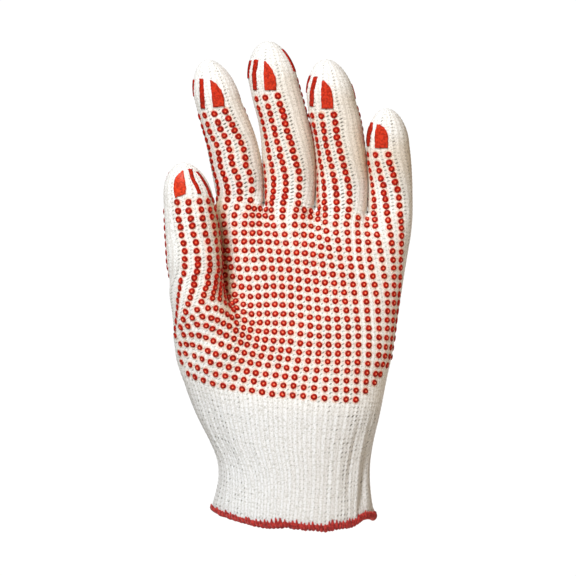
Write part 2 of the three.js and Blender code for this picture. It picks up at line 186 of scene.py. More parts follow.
def extent(z, joined):
    """The left and right edges of the cloth at heights z."""
    left, right = along(SMOOTH_HAND, z, (1, 2))
    if joined:
        left = np.minimum(left, np.where(z > THUMB_LOW, along(SMOOTH["thumb"], z, (1,))[0], 0))
    return left, right


print("crotches at x", CROTCH_X)

# %% How far the hand and the thumb's root reach
BEYOND, HALVINGS = 120.0, 18  # a reach that is surely outside, and how often it is halved


def reach_of_hand(centre, angle, z):
    """How far the hand reaches from centre at each angle, found by halving."""
    low, high = np.zeros_like(angle), np.full_like(angle, BEYOND)
    for _ in range(HALVINGS):
        tried = (low + high) / 2
        x, y = centre[0] + tried * np.cos(angle), centre[1] + tried * np.sin(angle)
        palm_y, back_y = hand_sides(x, z)
        inside = (y > palm_y) & (y < back_y)
        low, high = np.where(inside, tried, low), np.where(inside, high, tried)
    return low


def reach_of_thumb(centre, angle, z):
    """The same for the oval of the thumb's root."""
    middle, y, half, deep = digit_section("thumb", z)
    ax, ay = np.cos(angle) / half, np.sin(angle) / deep
    bx, by = (centre[0] - middle) / half, (centre[1] - y) / deep
    a, b, c = ax**2 + ay**2, ax * bx + ay * by, bx**2 + by**2 - 1
    found = (-b + np.sqrt(np.maximum(b * b - a * c, 0))) / a
    return np.where(z > THUMB_LOW, np.maximum(found, 0), 0)


print("palm and back at the middle", [round(float(y), 1) for y in hand_sides(0.0, 110.0)])

# %% [markdown]
# ## Where each stitch lies
# A seamless glove is knitted in wales, the columns of stitches, and courses, its rows. Fingers start
# with a few dozen wales round each tip, and those wales run on down into the palm. So the cloth can be
# charted: for a few courses, the place of some wales as read off the photograph, in pixels of half a
# millimetre. Everything between follows by interpolation. Wales 0 to 46 cross the palm side from the
# left edge, 46 to 92 the back, and the 24 wales of the thumb count down from 0.

# %% The chart of the palm side: wale, x and y in pixels, for a course of every few rows of dots
PIXEL, ORIGIN_X, ORIGIN_Y = 0.5, 295, 523
HAND_CHART = {
    0: [(0, 216, 198), (3, 228, 199), (5, 240, 199), (7, 251.5, 199), (12, 264, 203), (15, 270.5, 203),
        (17, 283, 203), (19, 298.5, 203), (24, 314.5, 207), (27, 324, 209), (29, 336.5, 209),
        (31, 349, 209), (36, 367, 213), (38, 373, 213), (40, 386, 213), (42, 399, 214), (46, 413, 216)],
    2: [(0, 214, 216), (3, 224.5, 215.5), (5, 235, 215.5), (7, 246, 215.5), (12, 262.5, 215.2),
        (15, 272, 218), (17, 282.5, 217), (19, 295, 216), (24, 313.5, 217), (27, 324.5, 222.5),
        (29, 335, 224.5), (31, 346, 224), (36, 366, 225), (38, 374, 227), (40, 388.5, 227),
        (42, 400.5, 228), (45.7, 412, 230)],
    6: [(-2.5, 211, 250.5), (0, 221, 250.5), (3, 228, 250.5), (5, 236, 250), (7, 244.5, 250.5),
        (12, 265.5, 250), (15, 279, 251.5), (17, 287, 252), (19, 296.5, 252.5), (24, 317, 255),
        (27, 330.5, 256.5), (29, 340, 257.5), (31, 349.5, 258), (36, 369, 259), (38, 381.5, 259.5),
        (40, 393.5, 259.5), (42, 400.5, 259.5), (45, 408, 259.5)],
    11: [(-2, 207, 288), (0, 222, 290), (3, 235, 294.5), (5, 242.5, 296), (7, 250.5, 297),
         (12, 270.5, 295), (15, 282.5, 295), (17, 291, 296), (19, 299.5, 297.5), (24, 321.5, 300),
         (27, 335.5, 301), (29, 345, 301.5), (31, 355, 301.5), (36, 377, 302), (38, 388, 302.5),
         (40, 394, 303), (42, 398.5, 303), (43.5, 401, 303)],
}
JOINED_CHART = {
    11: [(-14, 170, 291), (-13, 181, 288), (-11, 195, 284), (-9, 209, 282.5), (-7, 217, 283),
         (-3, 224, 286), (0, 229, 290)] + HAND_CHART[11][2:],
    14: [(-14, 171, 309), (-13, 178, 307), (-11, 188, 303.5), (-9, 202.5, 302), (-7, 213, 297),
         (-5, 220, 298), (-3, 226, 302), (-1, 230.5, 305), (1, 234, 309), (3, 237.5, 316),
         (5, 244.5, 320.5), (7, 252, 323), (12, 271.5, 322.5), (15, 283.5, 323.5), (17, 292, 323),
         (19, 301, 325), (24, 323.5, 327.5), (27, 337.5, 327.5), (31, 358, 327.5), (36, 378.5, 328.5),
         (38, 387, 328.5), (40, 392.5, 329), (42, 395.5, 329), (43, 396.5, 329)],
    17: [(-14, 172.5, 329), (-13, 175, 328), (-11, 181, 327), (-9, 188, 326), (-7, 197.5, 323.5),
         (-5, 206.5, 325), (-3, 212.5, 328), (-1, 219.5, 332.5), (1, 226.5, 335), (3, 234, 338.5),
         (5, 240.5, 342), (7, 247, 344), (12, 268, 348.8), (15, 280.5, 349.5), (17, 289, 350),
         (19, 299, 352), (24, 323, 353), (27, 337.5, 353), (31, 358, 353), (36, 378.5, 355),
         (38, 385, 356), (40, 389.5, 356.5), (42, 392, 357)],
    19: [(-11.3, 175.5, 343), (-9, 181.5, 344), (-7, 187, 343.5), (-5, 193, 344.5), (-3, 200.5, 347.5),
         (-1, 208, 350.5), (1, 216.5, 354), (3, 225, 355.5), (5, 233.5, 357.5), (7, 242, 361),
         (12, 263.5, 364.3), (15, 278.5, 366), (17, 287, 367.5), (19, 296.5, 368.5), (24, 321.5, 370),
         (27, 336.5, 370.5), (31, 357, 371), (36, 375.5, 374), (38, 380, 374), (40, 384.5, 374),
         (43, 388, 374)],
    22: [(-6.2, 182.5, 371), (-3, 189, 374), (-1, 195.5, 377), (1, 203.5, 380), (3, 213.5, 383.5),
         (5, 223.5, 385.5), (7, 233, 387), (12, 257.5, 391), (15, 273, 393.5), (17, 283, 394),
         (19, 293, 394.5), (24, 319, 397.5), (27, 336, 398.5), (31, 356, 399.5), (36, 373, 400),
         (40, 381, 400), (43, 383.5, 400)],
    28: [(-6.2, 205, 434), (7, 243, 448), (17, 284, 452), (31, 346, 453), (43, 374, 446)],
    36: [(-6.2, 213, 507.5), (-1.3, 228, 514.5), (5.6, 250, 520.5), (12.3, 270, 523), (17, 285, 522.5),
         (20.8, 300, 524.5), (26.2, 322, 526), (30.6, 340, 524), (34.9, 353, 521.5), (38.9, 364, 515.5),
         (43, 374, 514.5)],
}
PALM_ROWS, THUMB_ROW, HEM_ROW = 22, 11, 36  # one row here is two courses, the pitch of the dots
HAND_WALES, THUMB_WALES = 92, 24
ALL_WALES = HAND_WALES + THUMB_WALES
print("charted rows", sorted({*HAND_CHART, *JOINED_CHART}))

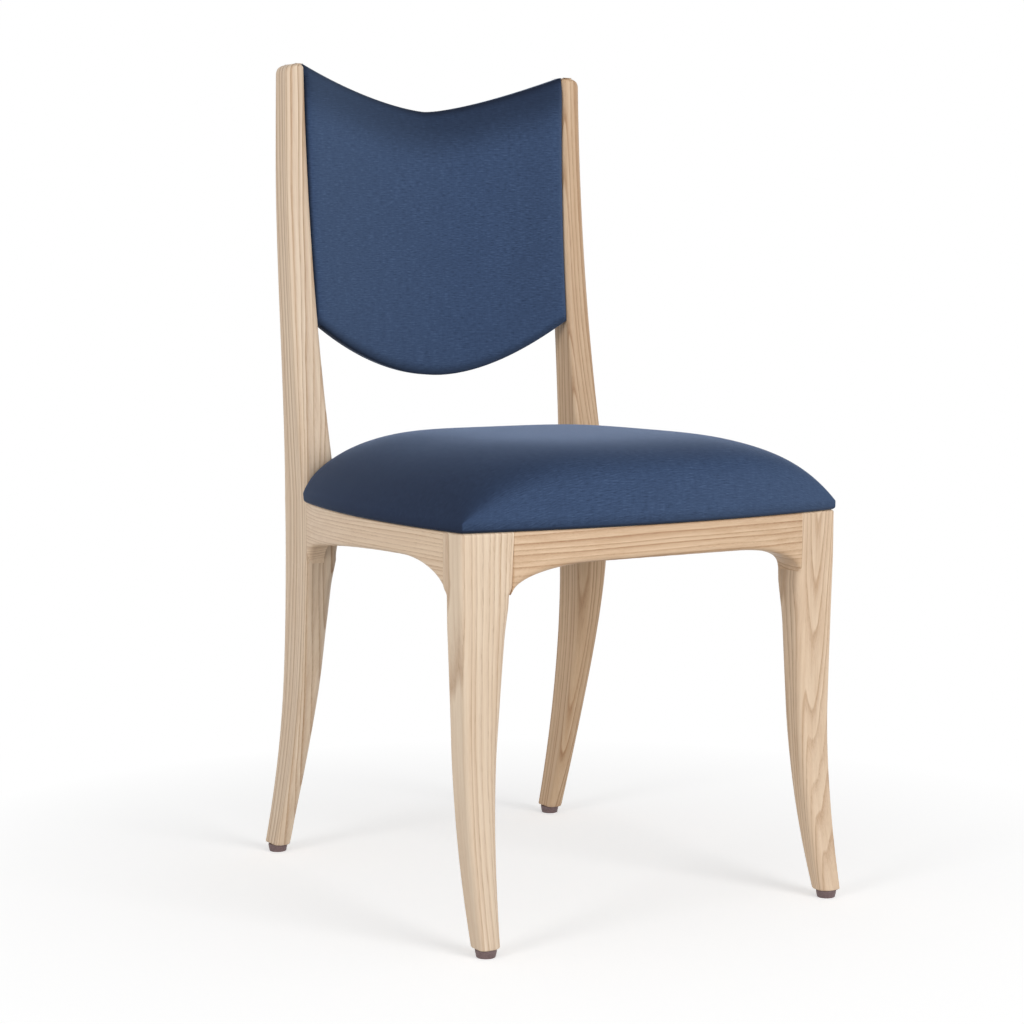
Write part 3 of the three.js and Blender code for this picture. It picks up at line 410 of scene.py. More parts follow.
front_rail_rings, side_rail_rings, back_rail_rings = [], [], []
for x, ease in rail_places(-FRONT_JOINT_HALF_WIDTH, FRONT_JOINT_HALF_WIDTH, 130):
    joint = math.copysign(FRONT_JOINT_HALF_WIDTH, x)
    ring = rail_section(frame_front(x), front_rail_back(x), front_rail_low, joint, x, ease)
    front_rail_rings.append([(x, depth + SHIFT_Y, z) for depth, z in ring])
for y, ease in rail_places(FRONT_LEG_BACK, REAR_JOINT_DEPTH, 120):
    joint = REAR_JOINT_DEPTH if y > -0.03 else FRONT_LEG_BACK
    ring = rail_section(frame_side(y), frame_side(y) - RAIL_THICKNESS, side_rail_low, joint, y, ease)
    side_rail_rings.append([(x, y + SHIFT_Y, z) for x, z in ring])
for x, ease in rail_places(-REAR_LEG_INNER, REAR_LEG_INNER, 60):
    joint = math.copysign(REAR_LEG_INNER, x)
    ring = rail_section(BACK_RAIL_REAR, BACK_RAIL_REAR - RAIL_THICKNESS, back_rail_low, joint, x, ease)
    back_rail_rings.append([(x, depth + SHIFT_Y, z) for depth, z in ring])
front_rail = loft("front_rail_ash", front_rail_rings)
side_rail_right = loft("side_rail_right_ash", side_rail_rings)
side_rail_left = loft("side_rail_left_ash", mirrored(side_rail_rings))
back_rail = loft("back_rail_ash", back_rail_rings)
print("Four rails lofted")

# %% [markdown]
# ## The seat cushion
# The cushion is foam over a plywood board, pulled tight under a cloth cover. Its plan follows the seat frame,
# and its dome rises steeply at the edge and then flattens. A sculpted blob would lose the straight hem along
# the rails, so the dome is a grid of points whose rows are spaced evenly along the curve of the cloth. The
# rear corners have to clear the stiles: every point that would lie inside a stile slides out to its corner,
# as cloth does when it is tucked round a post.

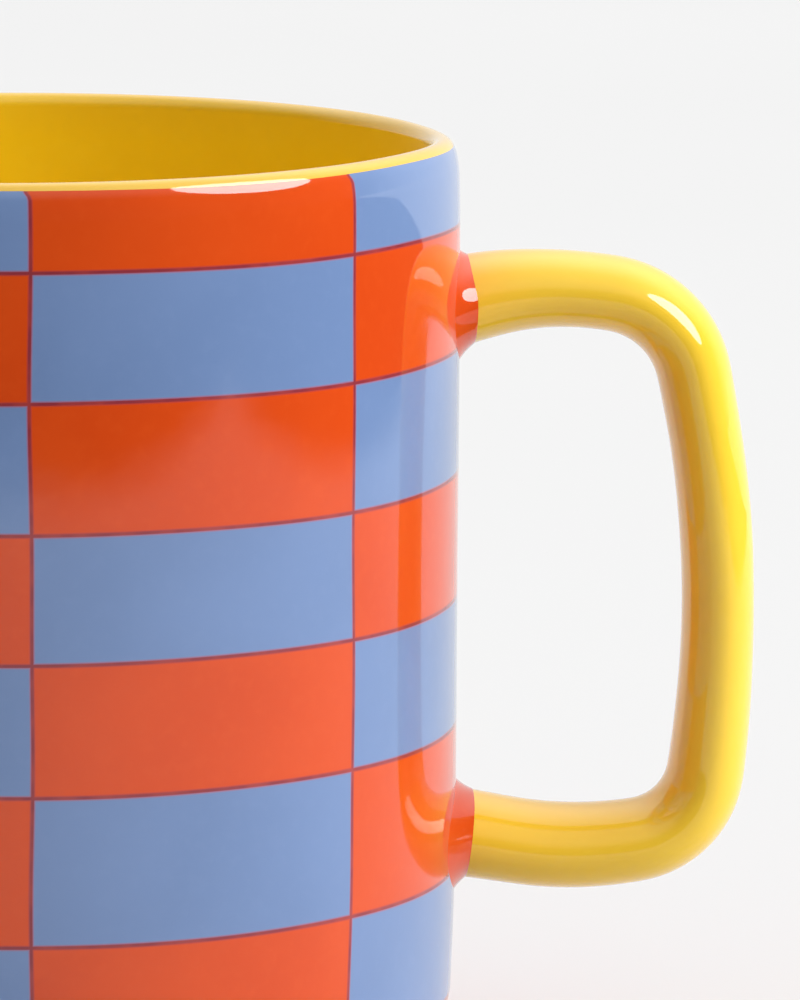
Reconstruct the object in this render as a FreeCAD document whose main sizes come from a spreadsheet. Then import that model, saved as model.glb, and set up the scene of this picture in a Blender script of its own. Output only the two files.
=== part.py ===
import FreeCAD, Part
import math
import os
import Sketcher
from FreeCAD import Placement, Rotation, Vector

# A glazed stoneware mug: a straight-sided vessel, a rod handle stuck on with slip, and
# the coloured glazes that cover both. Millimetres, +Z up. The origin is the centre of
# the foot ring's standing face, Z is the vessel's axis and the handle points along +X.
# Glaze sizes are finished sizes; the clay under a glaze is smaller by "glaze".

DIMENSIONS = [
    ("mug_height", 101.0),
    ("glaze", 0.4),
    # outside of the vessel, from the foot up
    ("foot_inner_radius", 33.6),
    ("foot_recess", 1.5),
    ("foot_rise", 0.8),
    ("corner_radius", 9.1),
    ("base_radius", 47.5),
    ("low_bow_radius", 520.0),
    ("low_bow_top", 34.0),
    ("waist_radius", 48.0),
    ("swell_height", 72.0),
    ("body_radius", 48.24),
    ("shoulder_height", 88.0),
    ("shoulder_bow_radius", 125.0),
    # lip and inside
    ("lip_radius", 1.4),
    ("rim_edge_angle", 27.5),
    ("bore_radius", 44.9),
    ("bore_floor", 6.6),
    ("bore_corner_radius", 9.0),
    # checkerboard of the outer glaze
    ("tile_columns", 8.0),
    ("first_seam_angle", -87.0),
    ("line_width", 0.5),
    ("row_line_1", 8.9),
    ("row_line_2", 22.65),
    ("row_line_3", 38.2),
    ("row_line_4", 51.9),
    ("row_line_5", 65.25),
    ("row_line_6", 78.7),
    ("row_line_7", 92.0),
    # handle: corners of its centre line, and the bend at each
    ("root_x", 46.6),
    ("upper_root_z", 82.44),
    ("upper_arm_x", 56.0),
    ("upper_arm_z", 84.7),
    ("upper_arm_bend", 38.3),
    ("top_corner_x", 72.0),
    ("top_corner_z", 82.8),
    ("top_corner_bend", 10.6),
    ("grip_x", 77.6),
    ("grip_z", 52.0),
    ("grip_bend", 123.5),
    ("bottom_corner_x", 74.0),
    ("bottom_corner_z", 25.3),
    ("bottom_corner_bend", 8.8),
    ("lower_arm_x", 59.9),
    ("lower_arm_z", 23.5),
    ("lower_arm_bend", 40.2),
    ("lower_root_z", 25.7),
    # handle: half its glazed thickness along it, and half its width along Y
    ("root_radius", 5.0),
    ("upper_arm_radius", 4.05),
    ("grip_radius", 3.85),
    ("lower_arm_radius", 4.45),
    ("root_half_width", 7.6),
    ("upper_arm_half_width", 7.0),
    ("grip_half_width", 6.9),
    ("lower_arm_half_width", 7.1),
    # collars of slip at the two roots
    ("collar_x", 46.0),
    ("upper_collar_z", 83.1),
    ("lower_collar_z", 25.4),
    ("collar_length", 4.0),
    ("collar_foot_radius", 7.6),
    ("collar_end_radius", 4.85),
    ("collar_foot_half_width", 11.0),
    ("collar_end_half_width", 8.0),
    ("slip_length", 3.5),
    ("slip_foot_radius", 7.05),
    ("slip_end_radius", 4.65),
    ("slip_foot_half_width", 10.4),
    ("slip_end_half_width", 7.75),
]

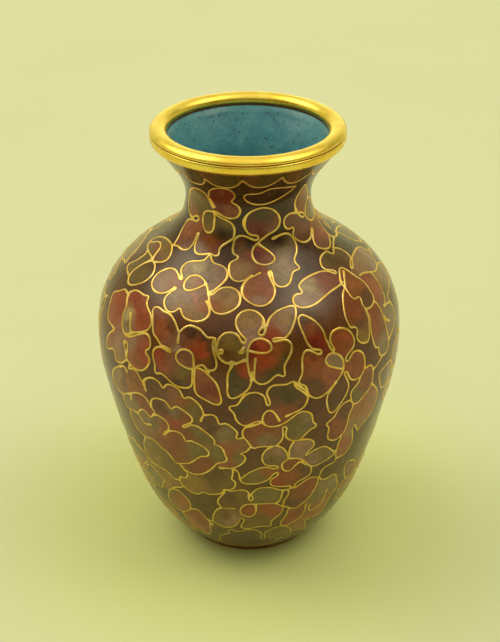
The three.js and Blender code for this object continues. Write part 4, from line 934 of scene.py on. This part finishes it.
def new_object(name, mesh, material, node):
    """add the object; it replaces the frame's node where the frame has one"""
    mesh.materials.append(material)
    o = bpy.data.objects.new(name, mesh)
    bpy.context.scene.collection.objects.link(o)
    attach(o, "root")
    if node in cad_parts:
        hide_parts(node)
    return o


def revolve(name, profile, material, node, segments=160, sharp=50, unevenness=0.0):
    """turned solid from a profile (r, z), anticlockwise; closed ring, or from axis to axis"""
    on_axis = profile[0][0] == 0
    verts, rings, faces = [], [], []
    for r, z in profile:
        first = len(verts)
        if r == 0:
            verts.append((0, 0, z))
        else:
            for s in range(segments):
                a = 2 * math.pi * s / segments
                rr = r + unevenness * (math.sin(3 * a + 1) + 0.6 * math.sin(7 * a + z)) * 0.5
                verts.append((rr * math.sin(a), -rr * math.cos(a), z))
        rings.append(range(first, len(verts)))
    for i in range(len(profile) - on_axis):
        a, b = rings[i], rings[(i + 1) % len(profile)]
        for s in range(segments):
            t = (s + 1) % segments
            quad = (a[s % len(a)], a[t % len(a)], b[t % len(b)], b[s % len(b)])
            quad = list(dict.fromkeys(quad))
            if len(quad) > 2:
                faces.append(quad)
    mesh = new_mesh(name, np.array(verts) * MM, faces)
    mesh.set_sharp_from_angle(angle=math.radians(sharp))
    return new_object(name, mesh, material, node)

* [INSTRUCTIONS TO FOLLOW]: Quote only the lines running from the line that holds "Reconstruct the object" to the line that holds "from FreeCAD import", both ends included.

* [CORRECT ANSWER]:
Reconstruct the object in this render as a FreeCAD document whose main sizes come from a spreadsheet. Then import that model, saved as model.glb, and set up the scene of this picture in a Blender script of its own. Output only the two files.
=== part.py ===
import FreeCAD, Part
import math
import os
import Sketcher
from FreeCAD import Placement, Rotation, Vector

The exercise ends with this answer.